«Quando sperimentiamo la forza dell’amore di Dio, quando riconosciamo la sua presenza di Padre nella nostra vita personale e comunitaria, non possiamo fare a meno di annunciare e condividere ciò che abbiamo visto e ascoltato». Inizia così il Messaggio di Papa Francesco per la Giornata missionaria mondiale che si celebra il 24 ottobre. Le due parole del tema di quest’anno, “Testimoni e profeti”, accompagneranno il mese missionario di ottobre . Il pontefice focalizza nel testo la sua attenzione sulla relazione di Gesù con i suoi discepoli, ovvero la sua umanità, il mistero dell’Incarnazione, nel suo Vangelo e nella sua Pasqua, mostrandoci «fino a che punto Dio ama la nostra umanità e fa proprie le nostre gioie e le nostre sofferenze, i nostri desideri e le nostre angosce ».
Il riferimento alla costituzione pastorale “Gaudium et spes” del Concilio Vaticano II ricorda ai cristiani di rimanere immersi nel mondo portando la buona novella: «Tutto in Cristo ci ricorda che il mondo in cui viviamo e il suo bisogno di redenzione non gli sono estranei e ci chiama anche a sentirci parte attiva di questa missione: “Andate ai crocicchi delle strade e tutti quelli che troverete, chiamateli” (Mt 22,9). Nessuno è estraneo, nessuno può sentirsi estraneo o lontano rispetto a questo amore di compassione ». Come spesso accade al Papa e anche a noi, in poche parole riusciamo a dire cose di una tale magnitudine che finiamo per non accorgercene più. Come una bambina di cinque anni ha ricordato a chi scrive. Alla domanda su chi fosse Gesù lei ha risposto: «Gesù è amore ». Senza catechismo aveva compreso la storia del tutto. L’amore assoluto si immagina a partire solo da Gesù. E la natura di questo amore assoluto e universale non può che essere il cuore della vita e della missione cristiana. Che diventano sinonimi. “Discepolimissionari”.

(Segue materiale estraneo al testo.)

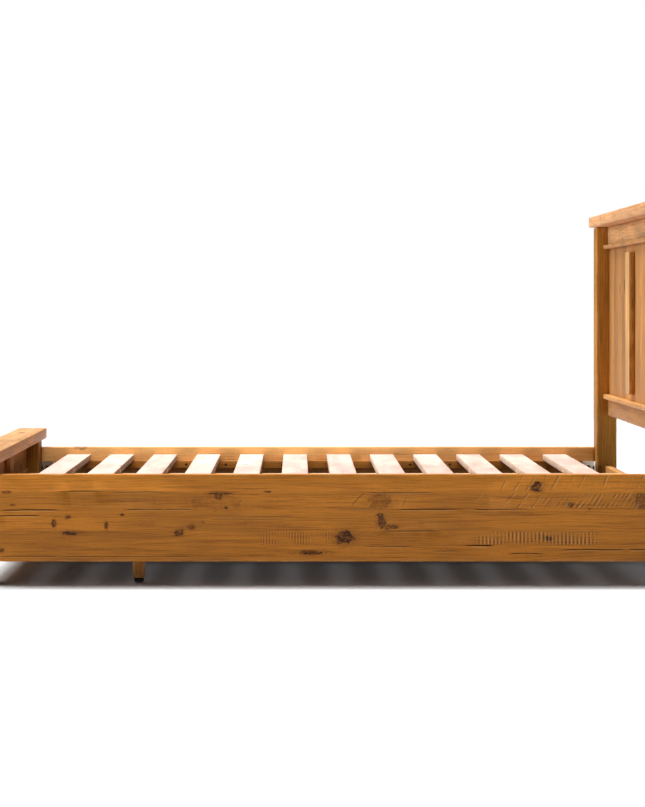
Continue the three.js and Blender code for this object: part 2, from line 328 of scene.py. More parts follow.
def knot_group():
    """One knot. Place and Centre are (along the grain, across it, depth), Size the half length and
    half height. Bend is how far the grain is pushed aside, Heart the knot and the stain about it,
    Bark what is left of its black rim and the black splits in it."""
    tree, given, made = new_group(
        "knot",
        [("Place", "Vector"), ("Centre", "Vector"), ("Size", "Vector")],
        [("Bend", "Float"), ("Heart", "Float"), ("Bark", "Float")],
    )
    place = given["Place"]
    away = split(tree, vector_calc(tree, "SUBTRACT", place, given["Centre"]))
    size = split(tree, given["Size"])
    along = calc(tree, "DIVIDE", away[0], size[0])
    across = calc(tree, "DIVIDE", away[1], size[1])
    flat = vector_calc(tree, "LENGTH", join(tree, along, across, 0.0))
    lumps = noise(tree, place, (48, 66, 20), 4.0, 0.62)
    ragged = calc(tree, "ADD", calc(tree, "MULTIPLY", lumps, 1.7), 0.15)
    radius = calc(tree, "MULTIPLY", flat, ragged)
    core = fade(tree, radius, 0.7, 1.15, 1.0, 0.0)
    halo = fade(tree, radius, 0.9, 2.3, 0.4, 0.0)
    feed(tree, made["Heart"], calc(tree, "MAXIMUM", core, halo))
    rim = calc(tree, "MULTIPLY", fade(tree, radius, 0.45, 0.85), fade(tree, radius, 0.95, 1.2, 1.0, 0.0))
    patchy = fade(tree, noise(tree, place, (75, 95, 9)), 0.40, 0.56, 0.0, 1.0)
    splits = fade(tree, noise(tree, place, (110, 230, 9), 3.0, 0.7), 0.46, 0.55)
    black = calc(tree, "MAXIMUM", calc(tree, "MULTIPLY", rim, patchy), calc(tree, "MULTIPLY", splits, core))
    feed(tree, made["Bark"], black)
    softened = calc(tree, "ADD", calc(tree, "ABSOLUTE", away[1]), calc(tree, "MULTIPLY", size[1], 0.4))
    side = calc(tree, "DIVIDE", away[1], softened)
    reach = calc(tree, "DIVIDE", along, 2.6)
    fall_along = calc(tree, "EXPONENT", calc(tree, "MULTIPLY", calc(tree, "MULTIPLY", reach, reach), -1.0))
    fall_across = calc(tree, "EXPONENT", calc(tree, "MULTIPLY", calc(tree, "ABSOLUTE", across), -0.45))
    push = calc(tree, "MULTIPLY", fall_along, fall_across)
    feed(tree, made["Bend"], calc(tree, "MULTIPLY", calc(tree, "MULTIPLY", side, size[1]), push))
    return tree


KNOT = knot_group()


def scattered_group():
    """Knots strewn over a board: one for each cell of a stretched mesh, where its chance allows."""
    tree, given, made = new_group(
        "scattered_knots",
        [("Place", "Vector"), ("Spacing", "Vector"), ("Chance", "Float"), ("Size", "Float")],
        [("Bend", "Float"), ("Heart", "Float"), ("Bark", "Float")],
    )
    cells = tree.nodes.new("ShaderNodeTexVoronoi")
    cells.voronoi_dimensions = "2D"
    cells.inputs["Scale"].default_value = 1.0
    cells.inputs["Randomness"].default_value = 0.75
    feed(tree, cells.inputs["Vector"], vector_calc(tree, "DIVIDE", given["Place"], given["Spacing"]))
    centre = vector_calc(tree, "MULTIPLY", cells.outputs["Position"], given["Spacing"])
    luck = split(tree, cells.outputs["Color"])
    present = calc(tree, "LESS_THAN", luck[0], given["Chance"])
    factor = calc(tree, "ADD", calc(tree, "MULTIPLY", luck[1], 1.1), 0.35)
    scale = calc(tree, "MULTIPLY", given["Size"], factor)
    size = calc(tree, "ADD", calc(tree, "MULTIPLY", scale, present), 0.00002)
    half = join(tree, calc(tree, "MULTIPLY", size, calc(tree, "ADD", luck[2], 1.0)), size, 1.0)
    knot = use(tree, KNOT, Place=given["Place"], Centre=centre, Size=half)
    for label in ("Bend", "Heart", "Bark"):
        feed(tree, made[label], knot[label])
    return tree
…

Non si può amare Cristo e non essere spinti dal suo amore verso ogni essere vivente. La chiamata a partecipare a questo amore è dunque una chiamata missionaria. Non c’è possibilità di dividere e distinguere, come facciamo così spesso all’interno del tessuto ecclesiale. Accaparrandoci e gestendo carismi e talenti, che alla fine disperdono la potenza del tutto. La santa più bambina, l’aveva anch’ella compreso: nella Chiesa l’unica vocazione e l’unico carisma è l’Amore. Non a caso Santa Teresa di Lisieux è patrona delle missioni, pur non avendo mai messo piede fuori dal monastero. Il suo era un amore non distinto, ma assoluto. Se l’assoluto che è Dio si è rivelato nella vita particolare di un uomo, tutto in questa vita è di-mostrazione dell’amore di Dio, ed è in questa vita che si devono trovare tutte le ragioni del nostro agire.
La forza dell’amore di Cristo è l’unica cosa di cui abbiamo bisogno ed è l’unica forza che ci libera dalle nostre piccole cerchie dentro le quali soffoca il Vangelo, come ci ricorda fastidiosamente il Papa: «C’è anche un aspetto dell’apertura universale dell’amore che non è geografico bensì esistenziale. Sempre, ma specialmente in questi tempi di pandemia, è importante aumentare la capacità quotidiana di allargare la nostra cerchia, di arrivare a quelli che spontaneamente non li sentiremmo parte del “mio mondo di interessi”, benché siano vicino a noi. Vivere la missione è avventurarsi a coltivare gli stessi sentimenti di Cristo Gesù e credere con Lui che chi mi sta accanto è pure mio fratello e mia sorella. Che il suo amore di compassione risvegli anche il nostro cuore e ci renda tutti discepoli missionari».